I recall reading many years ago that during the great depression, dollar-cost averaging was the most fruitful strategy for investors to adopt, so read up on it as there’s plenty of information about it online. Here’s somewhere to start, an earlier post of mine – and try this one as well from Morningstar.

Re-balancing your portfolio

For those of you that have assessed your risk profiles and built your portfolio based on asset allocations that reflect this profile, times like these scream out for a rebalance. Because market volatility is currently at its highest even the merest suggestion of good or bad news sends seismic waves into buyers and sellers. And these rapid valuation shifts will skew even the most conservative portfolio.

As a result, moving your portfolio back to your initial risk weightings probably needs to be done far more regularly.  Of course, this is your decision on how often you do this, but don’t go overboard, too much rebalancing i.e. monthly, is probably as ineffective as waiting for too long to do it!

And yes, just like Dollar Cost Averaging, rebalancing your portfolio will require you to commit more funds into a pretty volatile market. Again, by staying confident of recovery and that’s what the research tells us, you are you actually finessing your investments to take full advantage of the current crisis. (As we have already said “don’t waste a good crisis!”)

So, quite simply, rebalancing requires selling down assets that are currently overweight and allocating the excess funds into assets below your normal preferred allocations. And, most likely right now, the asset that will be well below your portfolio settings is going to be equities.
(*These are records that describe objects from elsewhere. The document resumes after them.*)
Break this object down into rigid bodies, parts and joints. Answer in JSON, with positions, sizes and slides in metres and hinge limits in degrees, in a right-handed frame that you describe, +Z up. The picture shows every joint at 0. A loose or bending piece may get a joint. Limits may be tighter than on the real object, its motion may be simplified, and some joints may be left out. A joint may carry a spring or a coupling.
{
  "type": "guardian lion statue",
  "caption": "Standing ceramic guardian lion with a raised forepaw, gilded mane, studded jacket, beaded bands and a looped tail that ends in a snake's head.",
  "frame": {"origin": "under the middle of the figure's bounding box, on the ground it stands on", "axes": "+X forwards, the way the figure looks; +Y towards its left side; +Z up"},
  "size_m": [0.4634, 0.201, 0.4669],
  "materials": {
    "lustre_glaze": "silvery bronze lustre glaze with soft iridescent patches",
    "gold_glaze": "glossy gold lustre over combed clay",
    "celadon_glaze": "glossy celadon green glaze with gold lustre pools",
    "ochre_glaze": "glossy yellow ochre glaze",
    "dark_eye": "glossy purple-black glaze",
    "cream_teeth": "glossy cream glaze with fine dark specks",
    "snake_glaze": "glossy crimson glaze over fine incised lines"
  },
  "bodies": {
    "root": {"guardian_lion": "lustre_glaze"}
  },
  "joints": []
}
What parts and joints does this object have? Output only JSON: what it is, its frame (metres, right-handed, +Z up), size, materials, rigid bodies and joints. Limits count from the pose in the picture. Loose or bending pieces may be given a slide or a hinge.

So it’s time to pull out the cash and buy into a depressed market.

Easier said than done – absolutely! But remember, this re-weighting exercise is forcing you to ‘buy-in’ at far greatly reduced prices than what was available two months ago. And that’s got to be good – remember the next boom is coming, okay!

Now, rebalancing has always proved its worth through all market conditions. Basically it resets your level of portfolio risk back to your comfort levels. But it also forces your hand to proactively manage your portfolio and in times of boom, you are actually taking your profit, which is a good thing.

And in times of doom, like at present, it forces you to take action and buy into depressed markets when you’re not so eager to do this! Buying during crashing share markets is something you probably always talked about doing, but when push comes to shove, most of us usually lack the courage to enact it!

Therefore, simply embarking on regular rebalancing allows you to take full advantage of the prevailing market situation, whatever that may be at the time.

The Bucket strategy

Now, this strategy is specifically designed for those drawing down their portfolios and living off the proceeds. That is, in lieu of just taking any dividends generated, assets are periodically sold to fund lifestyle needs.

The bucket strategy was initially formulated for retirement income stream products where a mix of growth and cash assets, consistent with risk profiles, were utilised. Developed in order to protect overall balances when selling down growth assets during a down market, it quite simply divides a portfolio’s assets into three major groups (buckets) – short, medium and long term.

Annual income needs are then drawn from the short term bucket, leaving the other two untouched. Bucket one, being predominantly cash, doesn’t fluctuate during market volatility as the other two do, therefore withdrawing from it at the ‘wrong time’ has no effect. i.e. you’re not forced into selling assets that are depressed because of market conditions.

The important component of the strategy is during set up.  This is when the portfolio’s assets are divided between the three buckets. Within the advice industry, it is normal to assign three years of income needs to bucket one. Therefore it is important to calculate with some accuracy yearly expenditure.

This figure is then multiplied by 3 and the amount credited into the first bucket. Thus, monthly drawdowns of equal amounts are achieved without disturbing other assets in the portfolio and giving sufficient regular income to support you for three years.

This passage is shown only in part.